无法以json或csv格式存储使用scrapy报废的数据

时间:2017-03-06 14:34:54

标签: json csv web-scraping scrapy

这里我想存储网站页面上给出的列表中的数据。如果我正在运行命令

response.css('title::text').extract_first()        and
response.css("article div#section-2 li::text").extract()

单独在scrapy shell中显示shell中的预期输出。 下面是我的代码,它没有以json或csv格式存储数据:

import scrapy

class QuotesSpider(scrapy.Spider):
    name = "medical"

    start_urls = ['https://medlineplus.gov/ency/article/000178.html/']

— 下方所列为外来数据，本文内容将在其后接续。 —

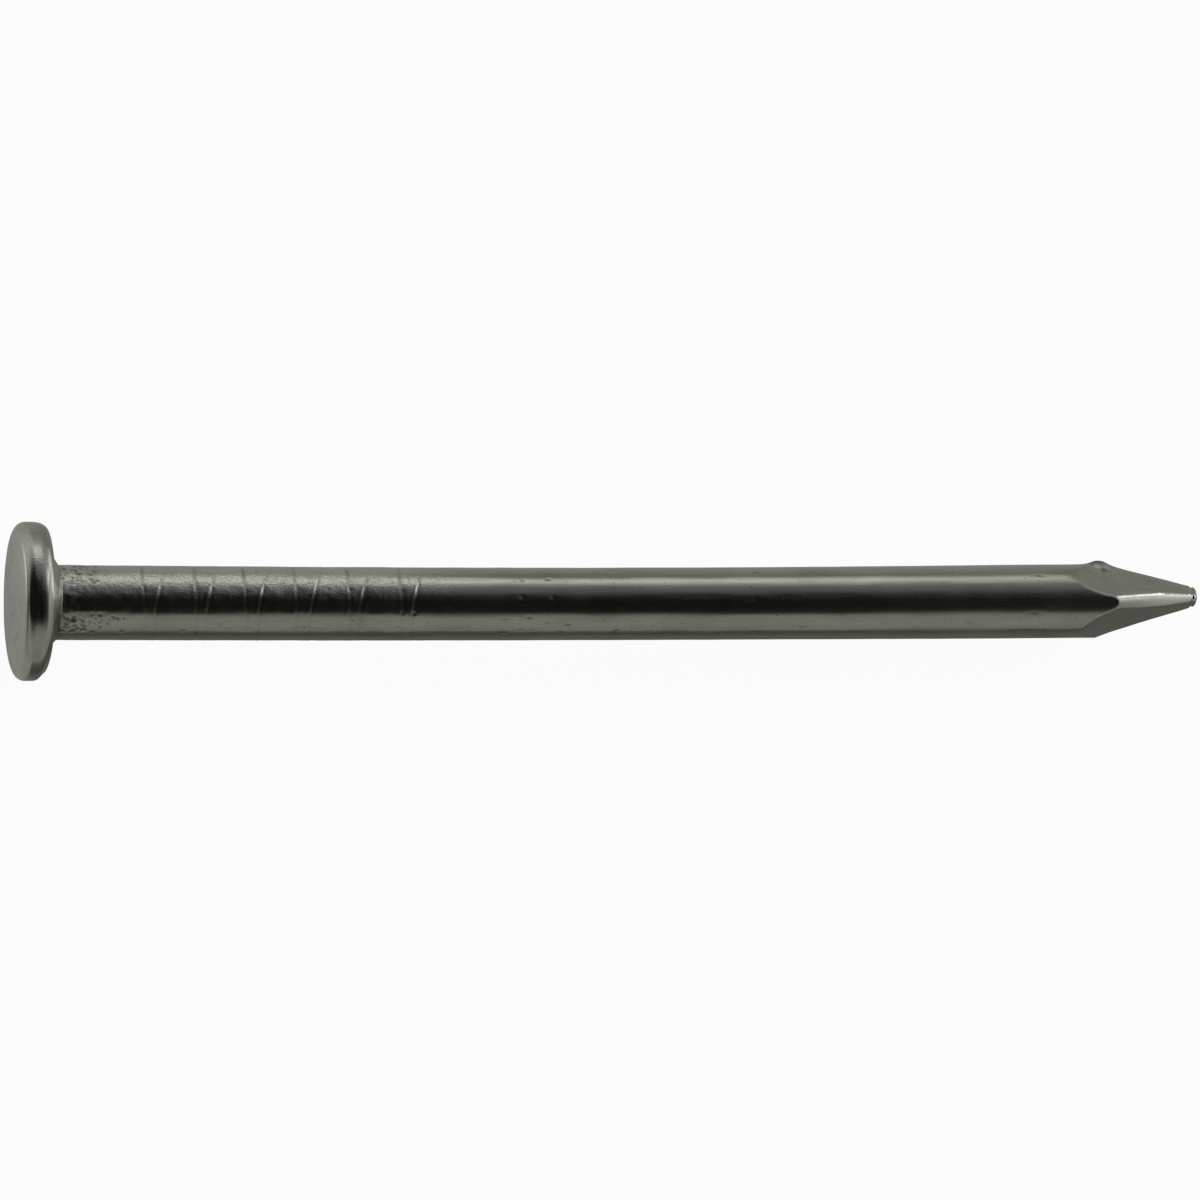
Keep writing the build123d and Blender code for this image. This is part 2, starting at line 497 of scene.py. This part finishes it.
def ring_mesh(name, points, masks):
    """A closed mesh through the rings, with a fan at each end."""
    rings, segments = points.shape[:2]
    start, end = points[0].mean(axis=0), points[-1].mean(axis=0)
    corners = np.vstack([points.reshape(-1, 3), start, end]) * MM
    index = np.arange(rings * segments).reshape(rings, segments)
    beside = np.roll(index, -1, axis=1)
    quads = np.stack([index[:-1], beside[:-1], beside[1:], index[1:]], axis=-1).reshape(-1, 4)
    first_fan = [(rings * segments, b, a) for a, b in zip(index[0], beside[0])]
    last_fan = [(rings * segments + 1, a, b) for a, b in zip(index[-1], beside[-1])]
    mesh = bpy.data.meshes.new(name)
    mesh.from_pydata(corners.tolist(), [], quads.tolist() + first_fan + last_fan)
    mesh.polygons.foreach_set("use_smooth", np.ones(len(mesh.polygons), bool))
    for mask_name, values in masks.items():
        padded = np.concatenate([values.ravel(), [values[0].mean(), values[-1].mean()]])
        attribute = mesh.attributes.new(mask_name, "FLOAT", "POINT")
        attribute.data.foreach_set("value", padded.astype(np.float32))
    mesh.update()
    nail = bpy.data.objects.new(name, mesh)
    bpy.context.scene.collection.objects.link(nail)
    return nail


# ---- Materials ----

def add(tree, kind, inputs=None, **settings):
    """A node with its settings, and its inputs set to values or linked to sockets."""
    made = tree.nodes.new(kind)
    for key, value in settings.items():
        setattr(made, key, value)
    for key, value in (inputs or {}).items():
        if isinstance(value, bpy.types.NodeSocket):
            tree.links.new(value, made.inputs[key])
        else:
            made.inputs[key].default_value = value
    return made


def math_node(tree, operation, first, second=0.0, third=0.0):
    return add(tree, "ShaderNodeMath", {0: first, 1: second, 2: third}, operation=operation).outputs[0]


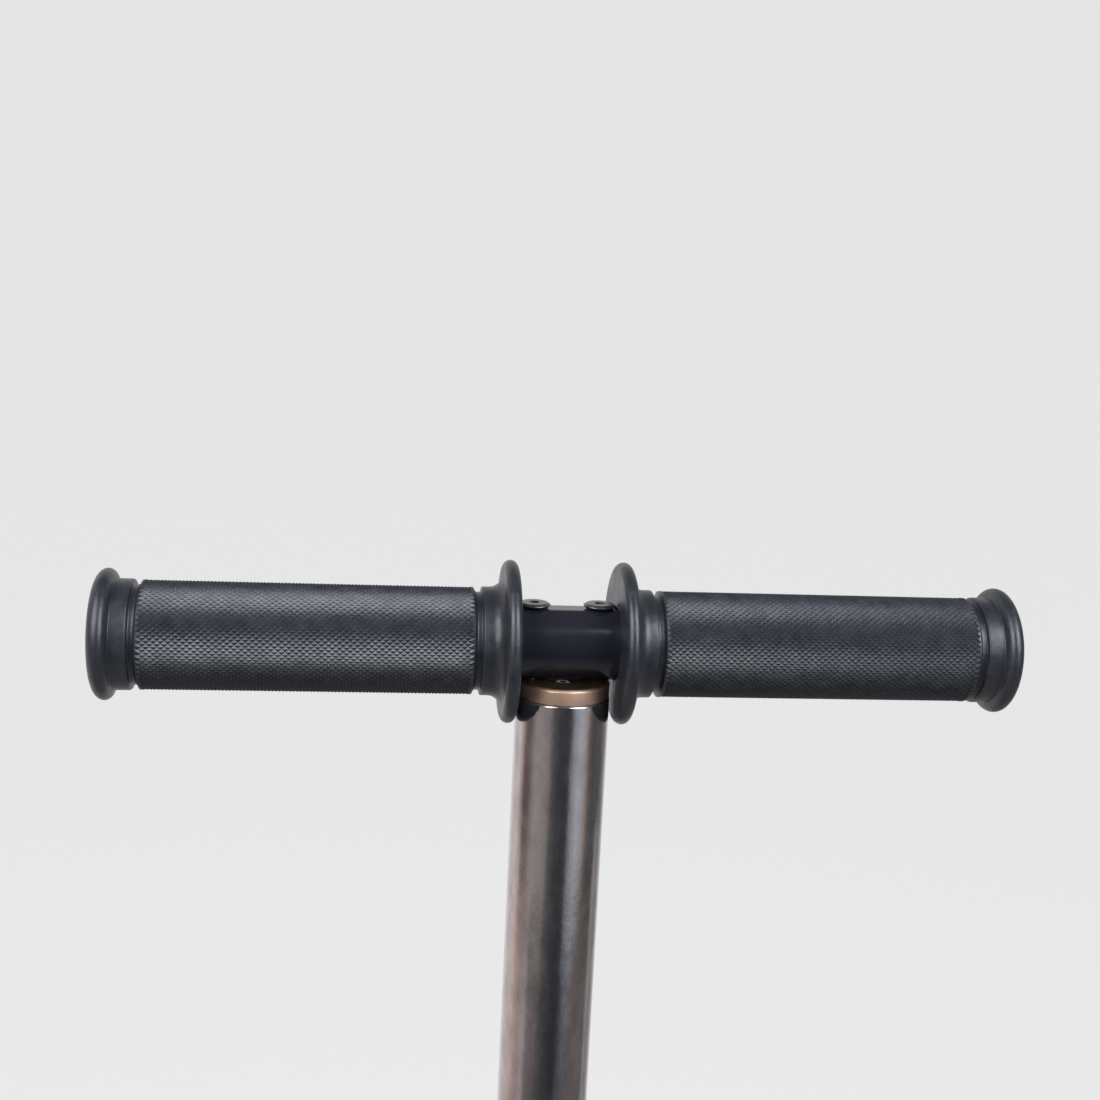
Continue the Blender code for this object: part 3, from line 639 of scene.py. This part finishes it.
rim = FLANGE_THICK / 2
flange_outer = grip_start + FLANGE_THICK
collar_end = flange_outer + FLANGE_FILLET + COLLAR_WIDTH
hand_start = collar_end + GROOVE_WIDTH
bulb_face = grip_end - BULB_CROWN
bulb_middle = bulb_face - BULB_OUTER
flare_start = bulb_middle - BULB_INNER
outer_collar = flare_start - OUTER_COLLAR_WIDTH
hand_end = outer_collar - GROOVE_WIDTH
hand_cells = 2 * round((hand_end - hand_start) / KNURL_PITCH)
hand_cell = (hand_end - hand_start) / hand_cells
print("hand part %.1f mm with %d by %d knurls" % (
    1000 * (hand_end - hand_start), hand_cells // 2, KNURLS_ROUND))


def grip_outline():
    """(radius, distance) from the bore's inner end, over the flange, to the closed end."""
    bore = bar_radius + GAP
    bore_end = bar_end + GAP
    flange = arc((flange_radius - rim, grip_start + rim), rim, rim, -90, 90, 12)
    fillet = arc((collar_radius + FLANGE_FILLET, flange_outer + FLANGE_FILLET),
                 FLANGE_FILLET, FLANGE_FILLET, -90, -180, 10)
    inner = [(0, bore_end), (bore, bore_end), (bore, grip_start)]
    inner = soften(inner, 0.0004)
    neck = [(collar_radius, flange_outer + FLANGE_FILLET), (collar_radius, collar_end),
            (groove_radius, collar_end + 0.0002), (groove_radius, hand_start - GROOVE_SLOPE),
            (hand_radius, hand_start)]
    hand = [Vector((hand_radius, hand_start + hand_cell * step))
            for step in range(hand_cells + 1)]
    tail = [(hand_radius, hand_end), (groove_radius, hand_end + GROOVE_SLOPE),
            (groove_radius, outer_collar - 0.0002), (collar_radius, outer_collar),
            (collar_radius, flare_start - 0.0002)]
    bead = bulb_radius - collar_radius
    bulb = (arc((collar_radius, bulb_middle), bead, BULB_INNER, -90, 0, 8)
            + arc((bulb_radius - BULB_EDGE, bulb_middle), BULB_EDGE, BULB_OUTER, 0, 90, 10)[1:])
    crown = arc((0, bulb_face), bulb_radius - BULB_EDGE, BULB_CROWN, 0, 90, 5)[1:]
    return (inner + flange + list(fillet[:-1]) + soften(neck, 0.0004)[:-1] + hand
            + soften(tail + [bulb[1]], 0.0005)[1:-1] + bulb[1:] + crown)


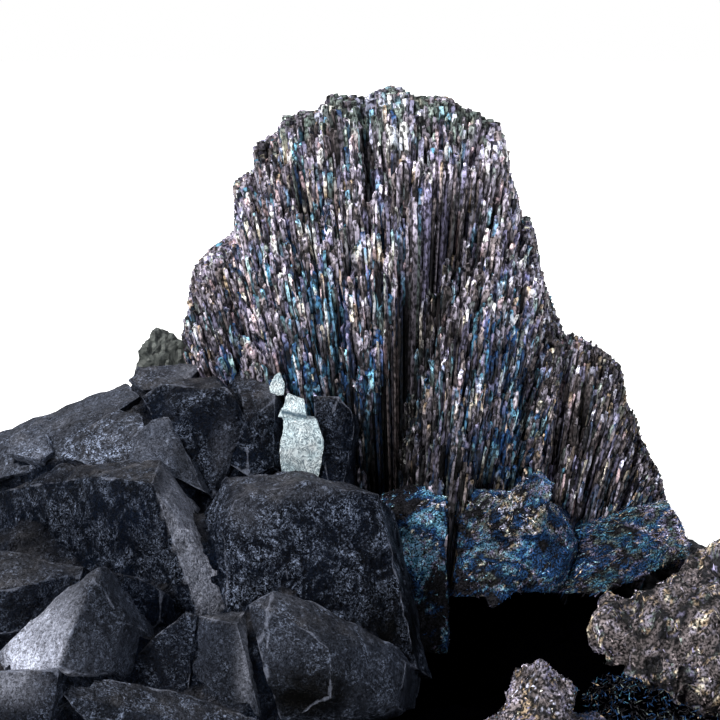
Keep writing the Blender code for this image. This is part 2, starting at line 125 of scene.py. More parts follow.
window("key_window", (-0.55, -0.62, 0.60), 3.6, 20, (1.0, 0.98, 0.95))
window("side_window", (0.80, -0.35, 0.35), 0.45, 40, (0.85, 0.92, 1.0))
window("top_window", (0.10, 0.35, 0.90), 0.9, 35, (0.95, 0.97, 1.0))

# The surroundings: white to the camera, a dim bluish fill to everything else.
world = bpy.data.worlds.new("studio")
bpy.context.scene.world = world
world.use_nodes = True
sky = world.node_tree
seen_sky = node(sky, "Background", Color=(1, 1, 1, 1), Strength=1.0)
lit_sky = node(sky, "Background", Color=(0.93, 0.96, 1.0, 1), Strength=0.22)
path = node(sky, "LightPath")
both = node(sky, "MixShader", Fac=path.outputs["Is Camera Ray"], in1=lit_sky.outputs[0],
            in2=seen_sky.outputs[0])
sky.links.new(both.outputs[0], sky.nodes["World Output"].inputs["Surface"])

# White paper, lit to pure white where the camera sees it, so that no shadow shows on it.
floor_mesh = bpy.data.meshes.new("floor")
floor_mesh.from_pydata([(side * FLOOR_HALF, front * FLOOR_HALF, 0)
                        for side, front in ((-1, -1), (1, -1), (1, 1), (-1, 1))],
                       [], [(0, 1, 2, 3)])
floor = bpy.data.objects.new("floor", floor_mesh)
bpy.context.scene.collection.objects.link(floor)
paper, tree, shader = new_material("white_paper")
feed(tree, shader, Base_Color=(*linear(PAPER), 1), Roughness=0.9, Emission_Color=(1, 1, 1, 1),
     Emission_Strength=node(tree, "LightPath").outputs["Is Camera Ray"])
floor_mesh.materials.append(paper)

# ---------------------------------------------------------------------------------------------
# Matrix: the dark broken rock that everything grows on, sawn flat underneath. Its solid is
# remeshed evenly and its surface is pushed in and out by noise, so it breaks into ledges and
# grains.
# The last colour is painted shade: near black, for the hollows and between the grains.
ROCK_BLACK, ROCK_GREY, ROCK_PAINTED_SHADE = "#101013", "#7d7b84", "#010102"
ROCK_PATCHES, ROCK_GRIT = 420.0, 520.0     # noise cells to the metre: 2.4 and 1.9 mm wide
ROCK_VOXEL = 0.85                          # mm between the points of its surface
ROCK_BREAK = (9.0, 1.0, 2.4, 3)            # ledge width and height, grain width in mm, and seed
BEHIND_LEDGE = 2.6                         # mm that the rock behind the ledge's tip is worn down
WORN_FROM = (35, 8)                        # x and z in mm where that wear starts
SAWN = 0.3                                 # mm above the foot where the broken surface starts
# Hollows painted black as shade: middle (x, y), half-widths in mm, and strength.
SHADED_HOLLOWS = (((14, -22), (19, 19), 1.6), ((-14, -44), (14, 9), 1.4), ((34, -36), (8, 14), 1.4))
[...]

    def parse(self, response):
        yield
        {
            'topic': response.css('title::text').extract_first(),
            'symptoms': response.css("article div#section-2 li::text").extract()
        }

我尝试使用

运行此代码
scrapy crawl medical -o medical.json

1 个答案:

答案 0 :(得分:1)

您需要修改您的网址,它是https://medlineplus.gov/ency/article/000178.htm而不是https://medlineplus.gov/ency/article/000178.html/

此外,更重要的是,您需要定义一个Item类,并从您的蜘蛛的parse()回调中获得/返回它:

import scrapy


class MyItem(scrapy.Item):
    topic = scrapy.Field()
    symptoms = scrapy.Field()


class QuotesSpider(scrapy.Spider):
    name = "medical"

    allowed_domains = ['medlineplus.gov']
    start_urls = ['https://medlineplus.gov/ency/article/000178.htm']

    def parse(self, response):
        item = MyItem()

        item["topic"] = response.css('title::text').extract_first()
        item["symptoms"] = response.css("article div#section-2 li::text").extract()

        yield item